Pandadroom (Pandavision): a 4D cinema reminding us to care for mother Earth in association with WWF. Hardly spectacular still fun with some nice effects. Does require sitting through a slightly aggravating pre-show a.k.a. WWF commercial.
Aquanura: not to miss, a choreographed watershow with performances set to light, fire and catchy Efteling music. Visible from numerous vantage points round the lake. If you can, see it after dusk. There are multiple shows per day, but arrive slightly early unless you prefer watching someones back.
Bobbaan: bobsled ride in Swiss theme, fun ride too. Horrible capacity so prepare mentally before entering.
All in all there's more than enough for at least an entire day of fun.
Spread around the park are merchandising stores which sell items related to the attractions as well as general convenience items.

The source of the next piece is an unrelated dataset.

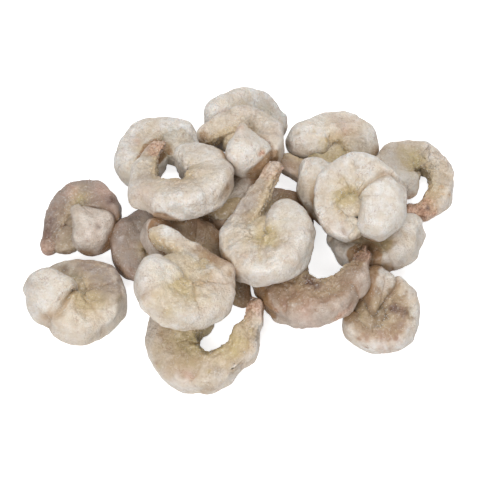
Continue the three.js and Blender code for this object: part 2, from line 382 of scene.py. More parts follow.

At the Anton Pieck square, there's also three historic vending machines: a chicken, a goose and a little blacksmith. When a coin is inserted, they shortly come to life and produce some kind of small toy – it's a surprise what it will be.
Holle Bolle Gijs on the lookout for more paper to eat
Unfortunately, exquisite food is not Efteling's strong point. The park excels in snack food though, with lots of places to buy fries or pizza. Try the typical Dutch fries with Mayonaise at the Smulpaap in Marerijk. Also available are the Dutch "snack wall" vending machines that give you a warm snack when money is inserted.

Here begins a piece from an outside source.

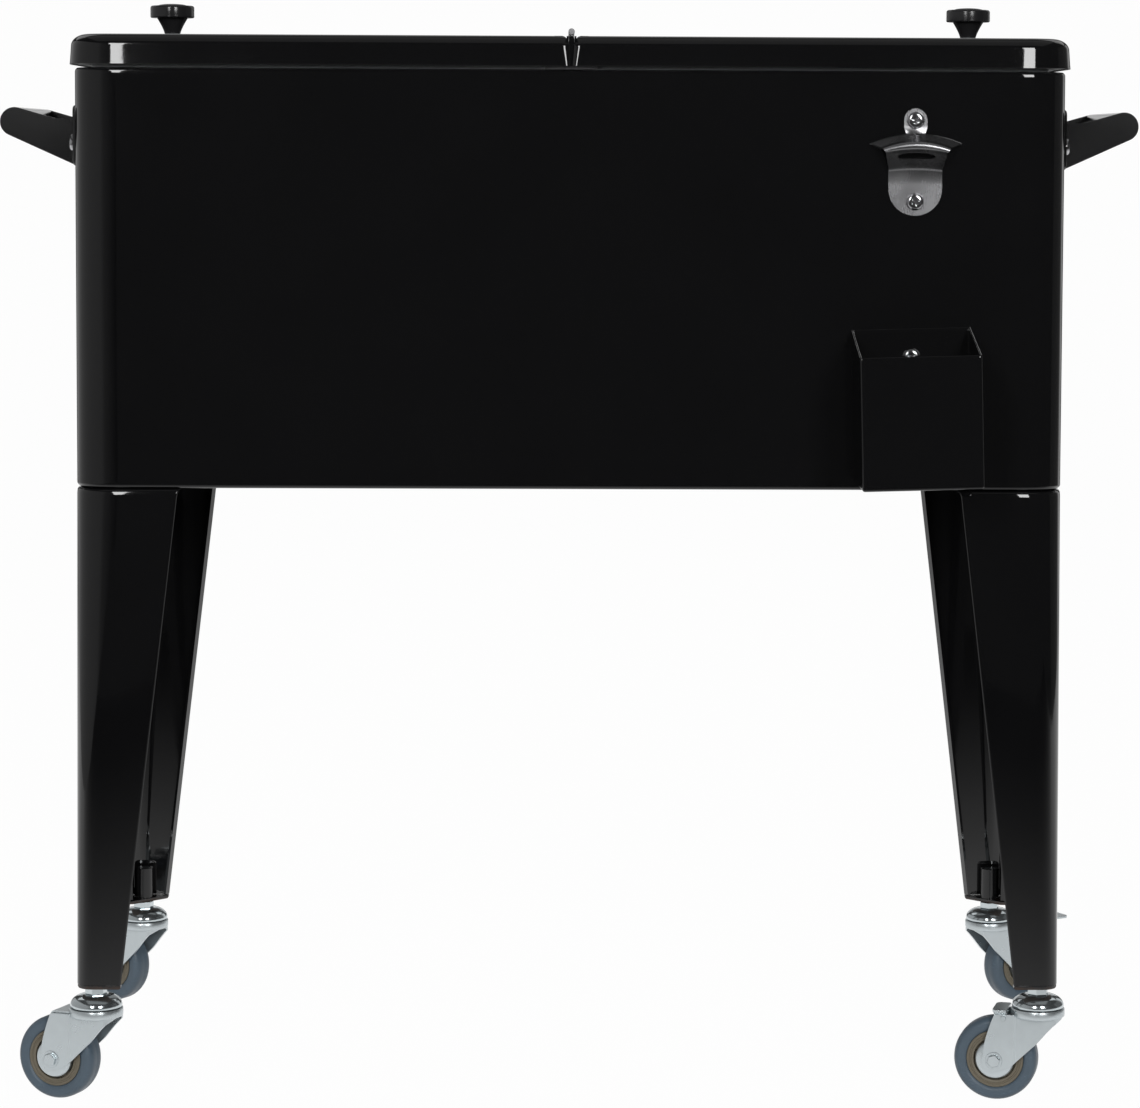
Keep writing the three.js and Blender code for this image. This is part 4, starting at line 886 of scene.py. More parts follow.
class COOLER_OT_knobs(Operator):
    """Turned knobs: a domed disc on a hollow-sided cone, standing on a light metal foot"""

    bl_idname = "cooler.knobs"
    bl_label = "Knobs"

    def execute(self, context):
        low, high = node_box("lid_knob_right")
        waist, flare, lower_round, upper_round, dome, dome_radius = 6.4, 6.0, 1.2, 2.0, 1.5, 11.5
        foot = LID_TOP + 5.4
        bottom = foot + 12.3
        top = high[2] - dome
        radius = high[0] - (low[0] + high[0]) / 2
        shares = np.linspace(0, 1, 12)
        cone = [(waist + flare * share**1.3, foot + (bottom - foot) * share) for share in shares]
        lower = arc(radius - lower_round, bottom + lower_round, lower_round, -90, 0, 7)
        upper = arc(radius - upper_round, top - upper_round, upper_round, 0, 90, 9)
        turn = quarter(12)
        crown = [(dome_radius * math.cos(a), top + dome * math.sin(a)) for a in turn]
        profile = [(0, foot)] + cone + lower.tolist() + upper.tolist() + crown
        base = [(0, LID_TOP + 0.1), (6.2, LID_TOP + 0.1), (6.9, LID_TOP + 0.5), (6.9, LID_TOP + 4.2)]
        base += [(6.4, LID_TOP + 5.0), (6.0, foot), (0, foot)]
        for name, side in (("left", -1), ("right", 1)):
            body, node = f"{name}_lid", f"lid_knob_{name}"
            place = (side * (high[0] - radius), 0, 0)
            knob = Skin().turned(profile, place, count=72)
            knob.piece(f"knob_{name}", body, "knob", node, angle=40)
            ring = Skin().turned(base, place, count=48)
            ring.piece(f"knob_foot_{name}", body, "zinc", angle=40)
        return {"FINISHED"}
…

Apart from snacks, there's two self-service restaurants: Witte Paard (white horse) in Marerijk and De Ballonvaarder in Reizenrijk. Next to the latter is also a waited restaurant Welkom, and one in the theatre near the entrance. There serve relatively simple dishes and special children's menus.
Recommended is Het Poffertje across the Caroussel palace. Here you can eat authentic Dutch poffertjes -- very small pancakes served with butter and sugar.
In contrast to many other theme parks, bringing your own food is perfectly allowed. Although smoking is allowed in open air, tobacco is not sold inside the park.